Keys to an effective big data strategy
In an organization, developing a big data strategy requires an understanding of business goals and the data that's currently available to use, plus an assessment of the need for additional data to help meet the objectives. The next steps to take include the following:
- prioritizing planned use cases and applications;
- identifying new systems and tools that are needed;
- creating a deployment roadmap; and
- evaluating internal skills to see if retraining or hiring are required.
To ensure that sets of big data are clean, consistent and used properly, a data governance program and associated data quality management processes also must be priorities. Other best practices for managing and analyzing big data include focusing on business needs for information over the available technologies and using data visualization to aid in data discovery and analysis.

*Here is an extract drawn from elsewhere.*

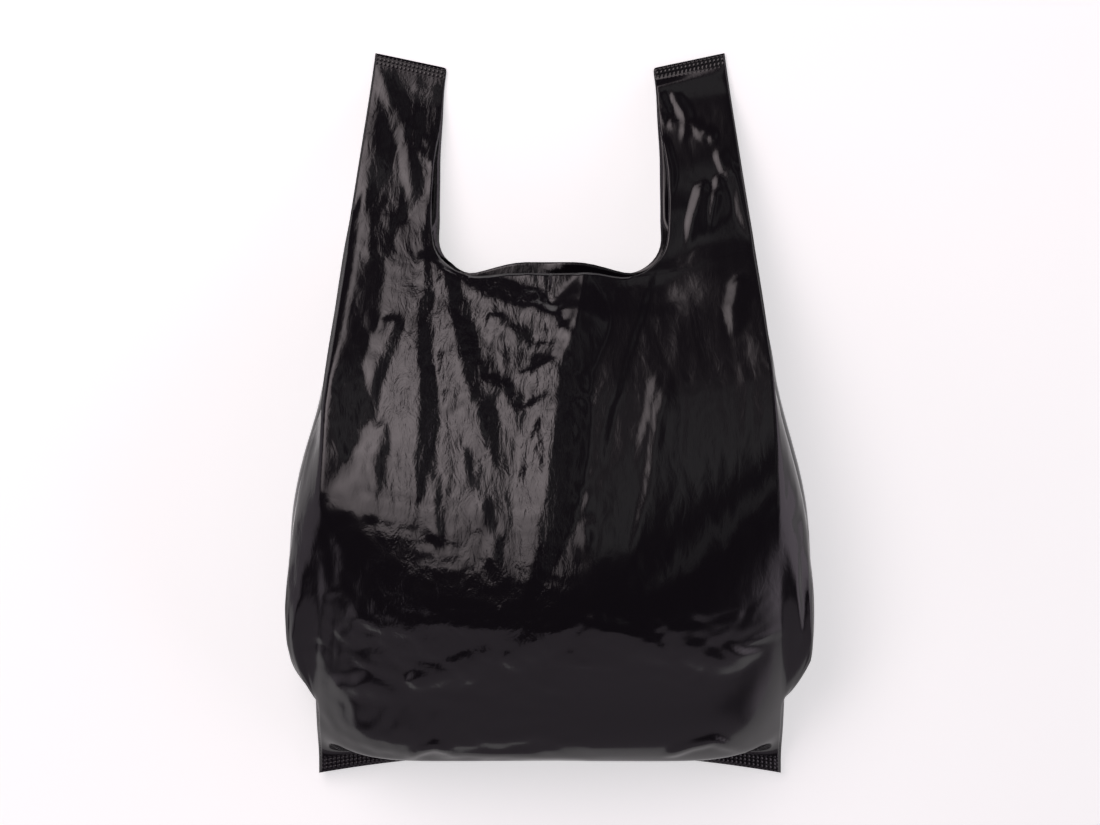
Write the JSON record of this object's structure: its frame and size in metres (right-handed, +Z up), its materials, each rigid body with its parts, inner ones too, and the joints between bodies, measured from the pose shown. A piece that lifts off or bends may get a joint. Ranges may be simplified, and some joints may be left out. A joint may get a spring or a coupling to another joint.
{
  "type": "plastic carrier bag",
  "caption": "Thin black film carrier bag of the vest kind with side gussets, a wide mouth and loop handles, lying on its back and lightly filled with air.",
  "frame": {"origin": "on the surface that the bag lies on, under the middle of its outline", "axes": "+X across the bag to the right-hand handle, +Y along the bag from its bottom seal to its handles, +Z up out of the front panel"},
  "size_m": [0.3416, 0.4694, 0.1249],
  "materials": {
    "black_film": "glossy blown polyethylene film, crumpled, heat-sealed at the bottom and at the handle tops"
  },
  "bodies": {
    "root": {"carrier_bag": "black_film"}
  },
  "joints": []
}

Big data collection practices and regulations
As the collection and use of big data have increased, so has the potential for data misuse. A public outcry about data breaches and other personal privacy violations led the European Union to approve the General Data Protection Regulation (GDPR), a data privacy law that took effect in May 2018. GDPR limits the types of data that organizations can collect and requires opt-in consent from individuals or compliance with other specified reasons for collecting personal data. It also includes a right-to-be-forgotten provision, which lets EU residents ask companies to delete their data.
While there aren't similar federal laws in the U.S., the California Consumer Privacy Act (CCPA) aims to give California residents more control over the collection and use of their personal information by companies that do business in the state. CCPA was signed into law in 2018 and took effect on Jan. 1, 2020.
To ensure that they comply with such laws, businesses need to carefully manage the process of collecting big data. Controls must be put in place to identify regulated data and prevent unauthorized employees from accessing it.
The human side of big data management and analytics
Ultimately, the business value and benefits of big data initiatives depend on the workers tasked with managing and analyzing the data. Some big data tools enable less technical users to run predictive analytics applications or help businesses deploy a suitable infrastructure for big data projects, while minimizing the need for hardware and distributed software know-how.
Big data can be contrasted with small data, a term that's sometimes used to describe data sets that can be easily used for self-service BI and analytics. A commonly quoted axiom is, "Big data is for machines; small data is for people."